**Exercise description:** Provide only the number of lines in the data below that contain the word "axes".

**Data section:**
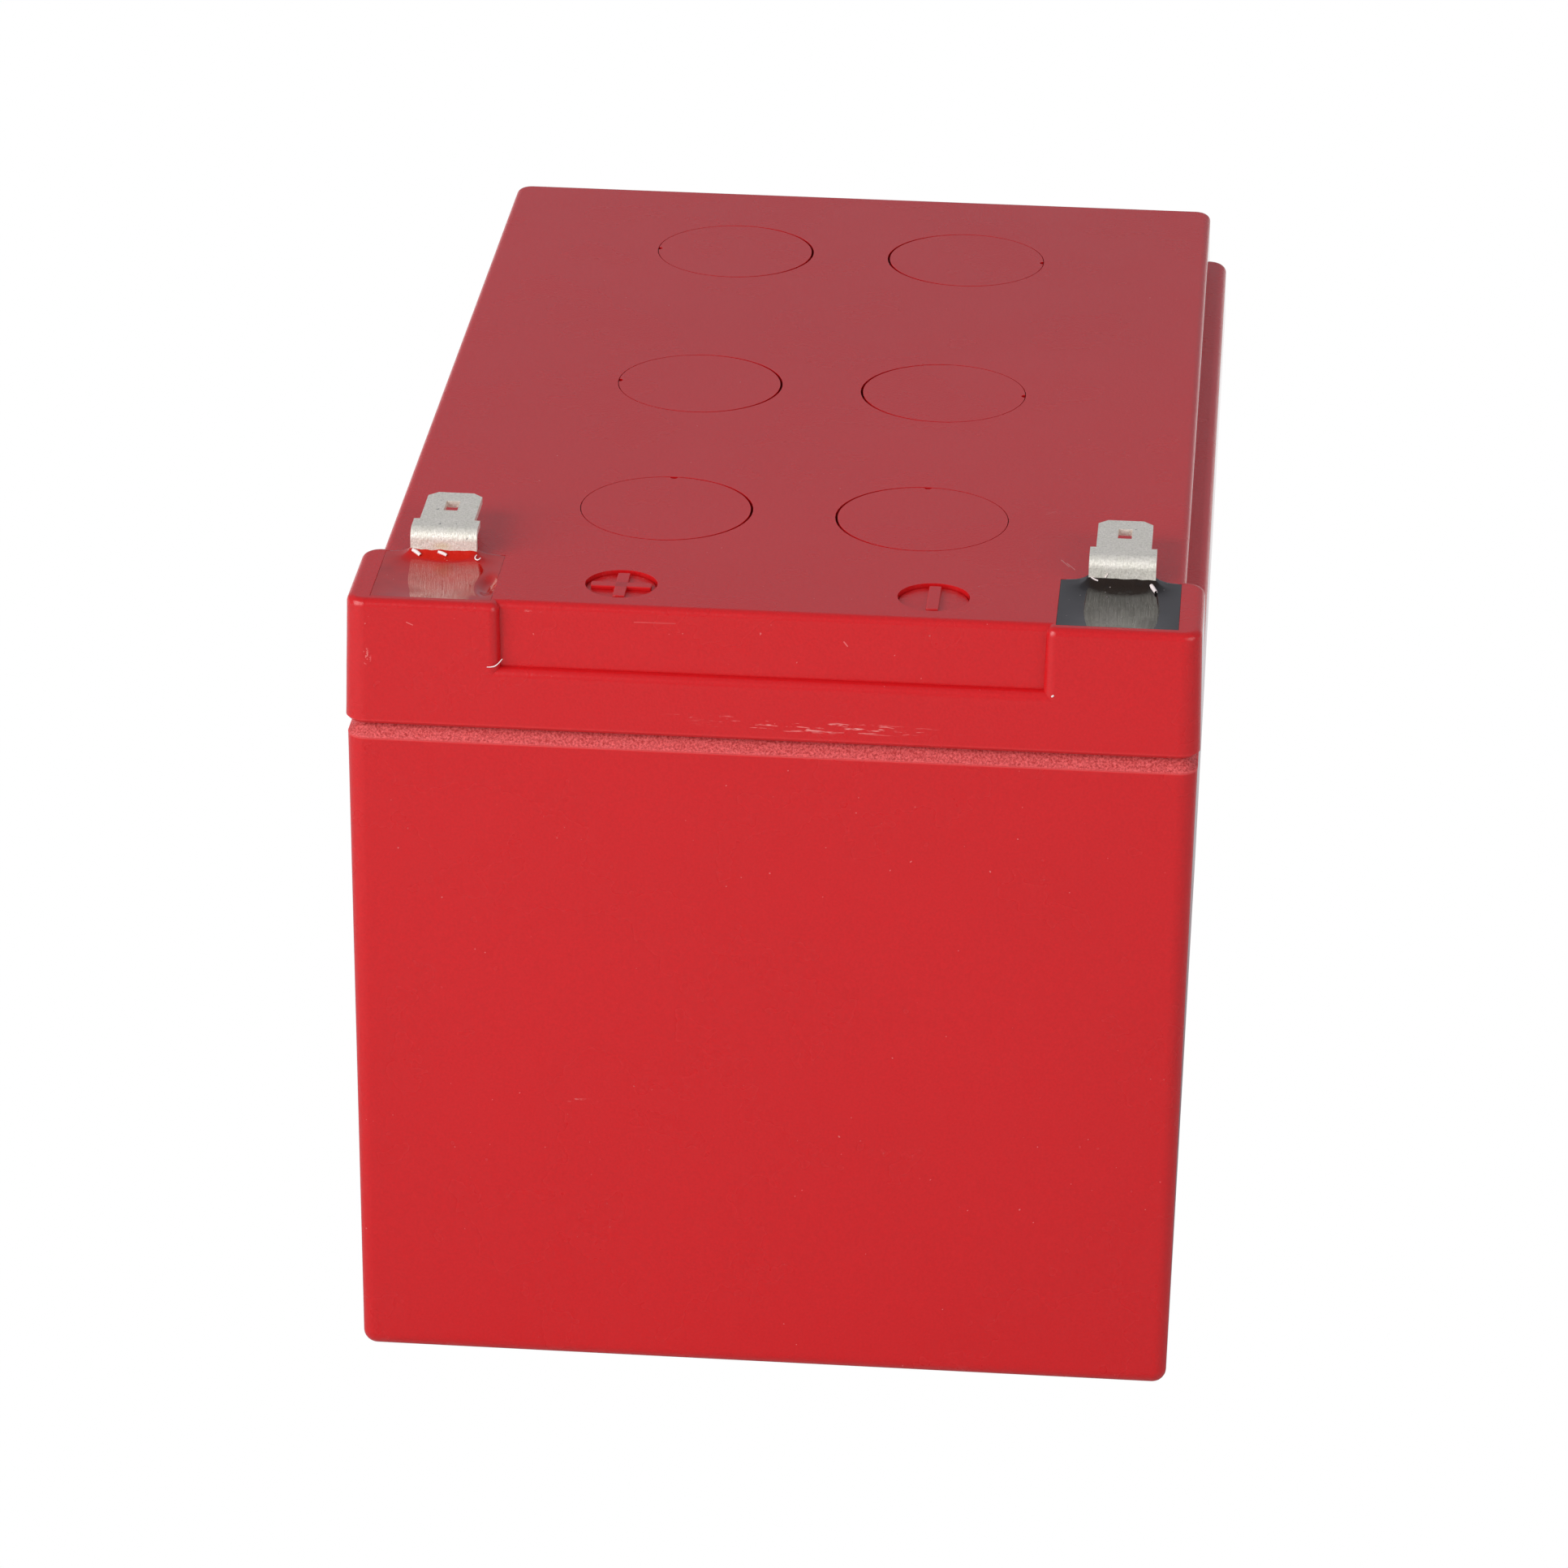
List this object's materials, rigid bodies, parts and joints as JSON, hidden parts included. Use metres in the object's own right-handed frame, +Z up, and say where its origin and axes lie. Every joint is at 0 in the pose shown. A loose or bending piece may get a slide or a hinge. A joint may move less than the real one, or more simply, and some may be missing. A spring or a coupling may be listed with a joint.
{
  "type": "sealed lead acid battery",
  "caption": "Rectangular sealed lead acid battery with a stepped lid, sealed vent covers and a blade terminal set in resin at each front corner.",
  "frame": {"origin": "middle of the underside of the case, at the centre of the outline in plan", "axes": "+Z up, +Y from the terminal end towards the back along the length, +X to the right as seen from the terminal end"},
  "size_m": [0.098, 0.151, 0.1003],
  "materials": {
    "case_plastic": "moulded red plastic, low gloss",
    "lid_plastic": "moulded red plastic, low gloss",
    "cover_plastic": "moulded red plastic, low gloss",
    "adhesive": "cured adhesive",
    "valve_rubber": "matt",
    "tinned_brass": "tin plated, satin",
    "red_resin": "cast resin, glossy",
    "black_resin": "cast resin, glossy",
    "lead": "cast lead, dull",
    "positive_paste": "lead dioxide paste on a lead grid, matt",
    "negative_paste": "sponge lead paste on a lead grid, matt",
    "glass_mat": "absorbent glass mat"
  },
  "bodies": {
    "root": {"case": "case_plastic", "lid": "lid_plastic", "lid_adhesive": "adhesive", "vent_cover_left_1": "cover_plastic", "vent_cover_left_2": "cover_plastic", "vent_cover_left_3": "cover_plastic", "vent_cover_right_1": "cover_plastic", "vent_cover_right_2": "cover_plastic", "vent_cover_right_3": "cover_plastic", "valve_cap_left_1": "valve_rubber", "valve_cap_left_2": "valve_rubber", "valve_cap_left_3": "valve_rubber", "valve_cap_right_1": "valve_rubber", "valve_cap_right_2": "valve_rubber", "valve_cap_right_3": "valve_rubber", "terminal_positive": "tinned_brass", "terminal_resin_positive": "red_resin", "terminal_strap_positive": "lead", "terminal_negative": "tinned_brass", "terminal_resin_negative": "black_resin", "terminal_strap_negative": "lead", "cell_link_1": "lead", "cell_link_2": "lead", "cell_link_3": "lead", "cell_link_4": "lead", "cell_link_5": "lead", "positive_plates_left_1": "positive_paste", "positive_plates_left_2": "positive_paste", "positive_plates_left_3": "positive_paste", "positive_plates_right_1": "positive_paste", "positive_plates_right_2": "positive_paste", "positive_plates_right_3": "positive_paste", "negative_plates_left_1": "negative_paste", "negative_plates_left_2": "negative_paste", "negative_plates_left_3": "negative_paste", "negative_plates_right_1": "negative_paste", "negative_plates_right_2": "negative_paste", "negative_plates_right_3": "negative_paste", "separators_left_1": "glass_mat", "separators_left_2": "glass_mat", "separators_left_3": "glass_mat", "separators_right_1": "glass_mat", "separators_right_2": "glass_mat", "separators_right_3": "glass_mat"}
  },
  "joints": []
}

**Task output:** 2